By: Jay Dyer
I recently re-watched Aeon Flux (2005). In the film adaptation, which departs from its older MTV predecessor, we see a dystopian Brave New World-type scenario where the human population has fallen back into rule by an elite dynasty of scientists, headed by Trevor Goodchild. Goodchild rules a large walled city where outside, the earth has been re-wilded. This brings to mind the infamous 1992 UN document. The reason for the prison city is the myth that outside the city, viral death reigns.
The reason for this is that in 2011, a virus was released that killed 99% of the earth’s population, and supposedly Goodchild’s predecessor discovered the cure. As it turns out, the Goodchild regime is based on cloning, and eventually we find out he is a good guy. We are presented with the revolutionaries, made up of Aeon and her elite “Monicans,” battling the Goodchild regime. However, Goodchild and Aeon eventually team up and are fighting for a secret common cause, unbeknownst to the Monicans or the big brother police state.

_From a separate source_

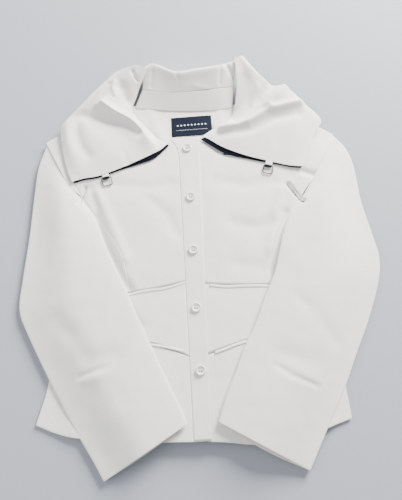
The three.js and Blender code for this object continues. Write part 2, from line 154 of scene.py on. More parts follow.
def finished(bm, name, material):
    """An object at the origin, in metres, from a mesh in millimetres."""
    bmesh.ops.scale(bm, vec=(MM, MM, MM), verts=bm.verts)
    mesh = bpy.data.meshes.new(name)
    for face in bm.faces:
        face.smooth = True
    bm.to_mesh(mesh)
    bm.free()
    mesh.materials.append(material)
    piece = bpy.data.objects.new(name, mesh)
    bpy.context.scene.collection.objects.link(piece)
    return piece


def thickened(piece, thickness, rounded=True):
    """Gives a cloth surface its thickness below it, with softened edges."""
    solid = piece.modifiers.new("thickness", "SOLIDIFY")
    solid.thickness = thickness * MM
    solid.offset = -1
    if rounded:
        soft = piece.modifiers.new("soft_edge", "BEVEL")
        soft.width = 0.42 * thickness * MM
        soft.segments = 2
        soft.limit_method = "ANGLE"
        soft.angle_limit = math.radians(50)
    return piece


def cloth(name, rows, across, along, relief=None, thickness=1.6, material=None, rounded=True):
    """One cut piece of the jacket's cloth."""
    bm = lofted(rows, across, along, relief)
    piece = finished(bm, name, material or cotton_twill())
    return thickened(piece, thickness, rounded)


def laid(piece, nodes, body="torso"):
    """Declares a cloth piece that stays with one body."""
    if body:
        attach(piece, body)
    if nodes:
        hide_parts(*nodes)
    return piece


# Materials


def linear(code):
    """The linear colour of a hexadecimal display colour."""
    parts = [int(code[i : i + 2], 16) / 255 for i in (1, 3, 5)]
    done = [p / 12.92 if p <= 0.04045 else ((p + 0.055) / 1.055) ** 2.4 for p in parts]
    return (*done, 1.0)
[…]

What is thus presented is a blurred vision of good and evil, where both sides are really working for common goals, but take different paths to get there. In the end all was justified. But that is not how human morals work; we don’t autonomously do whatever we want and choose good or evil, based on an ends-justifies-the-means approach. The meaning then, appears to be that the new Aeon, or new age, will only emerge after a period of mass death, transhumanism and cloning (“flux”), all of which are fine, in the long run.